In other words, just as there is a Mary Sue problem in making the protagonist too capable, likable, etc., there is a similar problem in making the antagonist too knowledgeable, too capable, etc.  For, when the antagonist and the author become too closely related, it defeats my identification as a reader with the protagonist.  As much as the protagonist needs an obstacle to overcome, that obstacle should not be the author.  As a reader, I am already giving the author my time, my attention, my money, and my suspension of disbelief.  The last thing I want is to have an antagonistic relationship with them.  That’s not entertainment; that’s abuse.
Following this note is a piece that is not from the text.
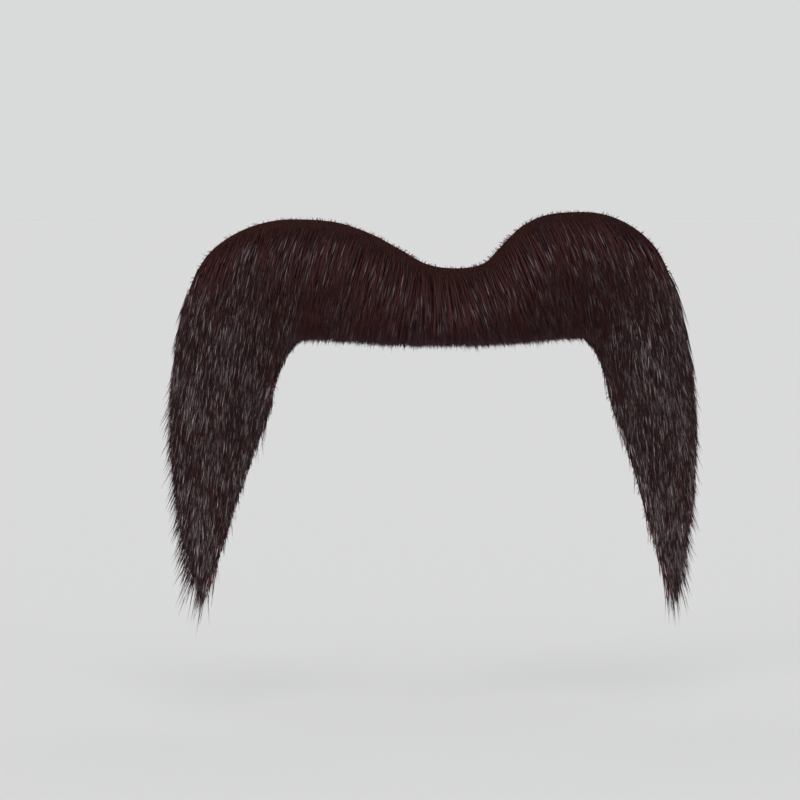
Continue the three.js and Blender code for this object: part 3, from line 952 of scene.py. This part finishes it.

There are all sorts of valid complications of this over-simplified structure: unreliable narrators, unreliable narratives, meta-narratives, and so on.  But part of what makes a good storyteller is that the story takes center stage, and the hand of the author disappears behind the various machinations of the characters in the world that they inhabit.  When an author resorts to giving god-like capabilities to the antagonist in order to advance the plot, conflict, and characterization of a story, it calls attention to the man behind the curtain.  Whether it happens through incompetence, arrogance, or polemicization does not matter.  It breaks the fundamental contract between narrative creator and consumer.

Totalizing narratives, like conspiracy theories, are comforting in their own way.  It is easier to believe that someone is in charge and making bad things happen than to believe that no one is really in charge and bad things happen sometimes to good people, for no discernible reason other than life isn’t fair.  We do not celebrate art, though, for doing what is easy, comfortable, and reassuring.  If you want me to take you seriously as an author, you need to find a way to make your villains threatening for credible reasons other than your need as an author to have them be so.  Otherwise, you’re just wasting my time.